Appellant’s fifth insistence is that the verdict is inconsistent. The basis of this argument is that the jury was obliged to award “all or nothing”; that is, that the jury, having found that the filling station was “ruined”, were obliged to award the value of the lease as testified by appellant and his witnesses. As previously discussed, the jury is not so strictly limited in its prerogatives.
Appellant’s sixth insistence is that, “the verdict indicated that the jury was confused, as more particularly appears in the brief accompanying these assignments.”
The “brief accompanying these assignments” consists of four propositions of law supported by authorities; eleven propositions of fact supported by citations to the record, and three pages of argument, but the nature of the alleged confusion of the jury is not mentioned.
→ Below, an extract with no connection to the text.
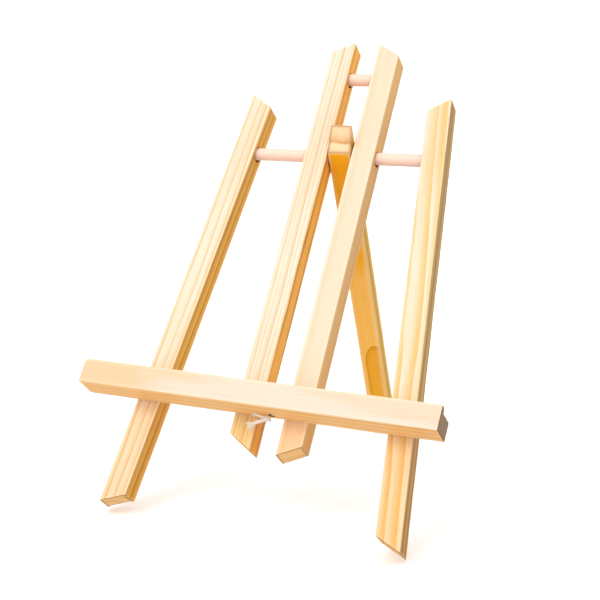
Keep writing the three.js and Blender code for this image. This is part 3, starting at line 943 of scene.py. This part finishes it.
def makeLedge():
    # the section with its lip carried from end to end, drawn in along a quarter circle at both
    facts = ledgeFacts
    points = outlinePoints("ledge", ledgeAxes)
    low, high = points.min(0), points.max(0)
    shelf = high[2] - facts["lipHeight"]
    lip = low[1] + facts["lipThickness"]
    corners = [
        (high[1], low[2]), (high[1], shelf), (lip, shelf), (lip - facts["lipSlope"], high[2]),
        (low[1], high[2]), (low[1], low[2]),
    ]
    loop = roundedLoop(corners, facts["edgeRadius"], facts["step"])
    draw, rise = quarterTurn(facts["endRadius"])
    near = np.linspace(facts["endRadius"], facts["endZone"], 12)
    body = np.linspace(low[0] + facts["endZone"], high[0] - facts["endZone"], 140)[1:-1]
    body = np.concatenate([low[0] + near[1:], body, high[0] - near[:0:-1]])
    stations = np.concatenate([low[0] + rise, body, high[0] - rise[::-1]])
    inset = np.concatenate([draw, 0 * body, draw[::-1]])[:, None]
    corner = cornerShare(loop, surfaceFacts["cornerReach"])
    inset = inset + facts["wear"] * corner[None] * unevenness(stations, 71)[:, None] ** 2
    inset = inset + facts["waviness"] * unevenness(stations, 77, 5, 0.3)[:, None] * (1 - corner)[None]
    along = np.broadcast_to(stations[:, None], (len(stations), len(loop)))
    axes = np.array([ledgeAxes[1], ledgeAxes[2], ledgeAxes[0]])
    rings = carried(loop, inset, along, axes, hingePlace)
    fall = cornerDrop(stations - low[0], facts["cornerRadius"]["left"])
    fall = fall + cornerDrop(high[0] - stations, facts["cornerRadius"]["right"])
    share = np.clip((loop[:, 1] - low[2]) / (high[2] - low[2]), 0, 1)
    rings = rings - (fall[:, None] * share[None])[..., None] * ledgeAxes[2]
    endNear = np.minimum(stations - low[0], high[0] - stations)[:, None]
    rings, values = closedEnds(rings, {"edgeWear": edgeWear(corner, endNear)})
    piece = addMesh("canvasLedge", rings, values=values)
    slant = stringCorners[1] - stringCorners[0]
    slant /= np.linalg.norm(slant)
    beyond = 5 * mm * slant
    bore(piece, stringCorners[0] - beyond, stringCorners[1] + beyond, stringFacts["holeRadius"], 24)
    axes = np.array([ledgeAxes[2], ledgeAxes[1], -ledgeAxes[0]])
    markFaces(piece, axes)
    place = hingePlace + ((low + high) / 2) @ ledgeAxes
    material = pine("ledge pine", axes, place, **ledgeLook)
    return finishPiece(piece, "front_frame", material, "ledge_pine", "ledge")


makeLedge()
print("ledge made")

# rear leg

legFacts = {
    "headRadius": {"left": 2.4 * mm, "right": 1.4 * mm},  # of the head's two upper corners
    "leastEnd": 0.2,  # counts the head's rounded corners in with its slanted cut
}
legLook = {
    # the blush here is painted shade: deep orange rising on the front towards the head, where the leg lies
    # between the uprights
    "front": (254, 193, 88), "blush": (248, 174, 1), "driftLean": 0.02, "driftStart": -86.0,
    "side": (220, 170, 62), "end": (250, 211, 166), "line": (206, 128, 50), "sideLine": (146, 96, 30),
    "foot": (1.0, 1.0, 1.0), "footStart": -500.0,
    "pith": (2.0, 45.5), "ringWidth": 7.5, "shift": 2.25, "narrow": 2.6, "strength": 0.85,
    "wander": 0.05, "uneven": 0.0,
    "arch": {
        "across": 4.7, "apex": -144.0, "halfWidth": 8.8, "cap": 17.0,
        "colour": (230, 156, 2), "rim": (184, 110, 10),
    },
}


def roundedHead(along, loop, low, high):
    # the points above the axle are lowered in proportion to their height, most at the two sides
    fall = cornerDrop(loop[:, 0] - low[0], legFacts["headRadius"]["left"])
    fall = fall + cornerDrop(high[0] - loop[:, 0], legFacts["headRadius"]["right"])
    return along - fall[None] * np.clip(along / high[2], 0, 1)


def makeRearLeg():
    piece = barSurface("rearLeg", "rear_leg", legAxes, 90, roundedHead)
    across = 20 * mm * legAxes[0]
    bore(piece, hingePlace - across, hingePlace + across, dowelFacts["legHoleRadius"])
    through = 10 * mm * legAxes[1]
    bore(piece, stringCorners[2] - through, stringCorners[3] + through, stringFacts["holeRadius"], 24)
    markFaces(piece, legAxes, legFacts["leastEnd"])
    material = pine("rear leg pine", legAxes, grainPlace("rear_leg", legAxes), **legLook)
    return finishPiece(piece, "swinging_leg", material, "leg_pine", "rear_leg")


makeRearLeg()
print("rear leg made")

# floor and light

studio = {
    "floor": (254, 253, 252),
    "floorSize": 24,
    "floorDrop": 0.4 * mm,
    "surround": {"above": 1.2, "below": 0.95},
    "key": {"from": (-0.5, -1.0, 1.5), "strength": 0.8, "angle": 24},
}


def makeFloor():
    bpy.ops.mesh.primitive_plane_add(size=studio["floorSize"], location=(0, 0, -studio["floorDrop"]))
    floor = bpy.context.object
    floor.name = "floor"
    n = Nodes("pale floor")
    n.shader.inputs["Base Color"].default_value = (*linear(*studio["floor"]), 1)
    n.shader.inputs["Roughness"].default_value = 0.9
    n.shader.inputs["Specular IOR Level"].default_value = 0.1
    floor.data.materials.append(n.material)
    floor.visible_diffuse = False  # its bounce would wash out the undersides


def makeLights():
    # the surround fades from its upper to its lower strength round the horizon
    world = bpy.data.worlds.new("studio")
    bpy.context.scene.world = world
    world.use_nodes = True
    nodes, links = world.node_tree.nodes, world.node_tree.links
    direction, parts = nodes.new("ShaderNodeTexCoord"), nodes.new("ShaderNodeSeparateXYZ")
    fade = nodes.new("ShaderNodeMapRange")
    fade.inputs["From Min"].default_value, fade.inputs["From Max"].default_value = -0.3, 0.0
    fade.inputs["To Min"].default_value = studio["surround"]["below"]
    fade.inputs["To Max"].default_value = studio["surround"]["above"]
    links.new(direction.outputs["Generated"], parts.inputs[0])
    links.new(parts.outputs[2], fade.inputs["Value"])
    links.new(fade.outputs[0], nodes["Background"].inputs["Strength"])
    nodes["Background"].inputs["Color"].default_value = (1, 1, 1, 1)
    data = bpy.data.lights.new("key", "SUN")
    data.energy, data.angle = studio["key"]["strength"], math.radians(studio["key"]["angle"])
    lamp = bpy.data.objects.new("key", data)
    bpy.context.scene.collection.objects.link(lamp)
    lamp.rotation_euler = Vector(studio["key"]["from"]).to_track_quat("Z", "Y").to_euler()
    bpy.context.scene.view_settings.view_transform = "Standard"


makeFloor()
makeLights()
print("floor and light made")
It is true that the jury did not accept or adopt the evidence, theory or argument of either party; but, as heretofore discussed, the jury is not obliged to do so and is not necessarily “confused” because it finds the truth to be somewhere between the extremes of the evidence presented by the parties.
*176Had the members of this Court been sitting on the jury, the result might well have been otherwise. Had a member of this Court been sitting as trial judge, the verdict might well have been set aside because of disagreement as thirteenth juror. However, these possibilities do not alter the fact that the verdict of the jury, approved by the Trial Judge, is beyond disturbance by this Court except for reversible error by the Trial Judge or capricious verdict of the jury, neither of which are found in this record.
The judgment of the Trial Court is affirmed. Costs of this appeal are taxed against appellant.
Affirmed.
SHRIVER, P. J., and DROWOTA, J., concurs.